Save your dough... as much as you possibly can. It took me 2 years of constant worries until I was comfortable enough with my list of clients where cash influx wasn't even a worry.
Invoice immediately and keep good books. There are quite a few agencies I have worked for around here that will easily go 90 days out on an invoice even with calls to HR. Last summer at one point I was waiting on $23K in invoices between 2 different agencies and a production company, and I'm a one man show. So save your money and learn to absorb those times.
Don't short yourself on rate either because "you're just getting started". Know exactly what freelancers in your field (and area!) are making and stay competitive. If you start going down too low, even though you can save the client some bucks, they start wondering why you don't charge as much as others and think you might be a hack. So in a sense, trying to get the job by reducing your rate may hurt you.

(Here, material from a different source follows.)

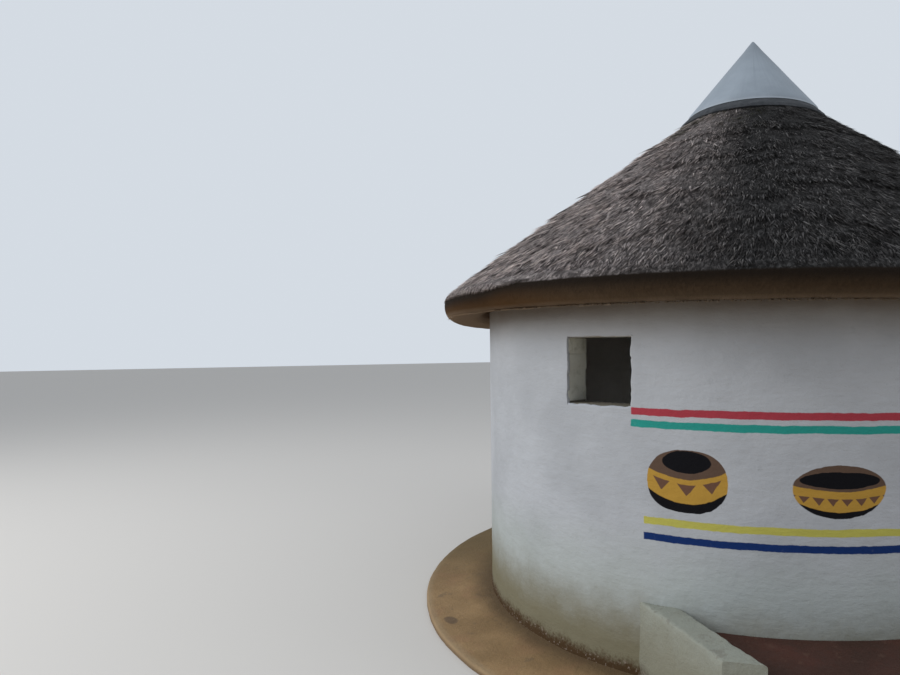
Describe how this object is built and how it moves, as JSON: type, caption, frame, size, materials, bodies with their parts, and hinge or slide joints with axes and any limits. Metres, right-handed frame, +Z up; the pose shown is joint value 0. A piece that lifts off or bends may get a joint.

Remember, your time is now billable. If you have to render, you're getting paid. If you have to transcode, you are getting paid. Just because you aren't "working" it is time that your system is being occupied and your time is being held up. Don't do stuff for free. I'm not saying if you have a big comp and you render overnight to charge them for it but if someone delivers a drive with P2 or something, you have to log/transfer it before you get started, those few hours are billable. If it's stopping you from working on other things, it is billed.
If you are doing day rate, don't ever except anything under half-day rate. If you work for 2 hours, half-day rate. If you work 5 or more, full day.
Have fun... being solo is the best thing I have ever done for my editing career. Much more freedom, more variety in my projects and a lot more money.
PS... welcome to the wonderful world of tax deductions now. You can deduct pretty much everything now.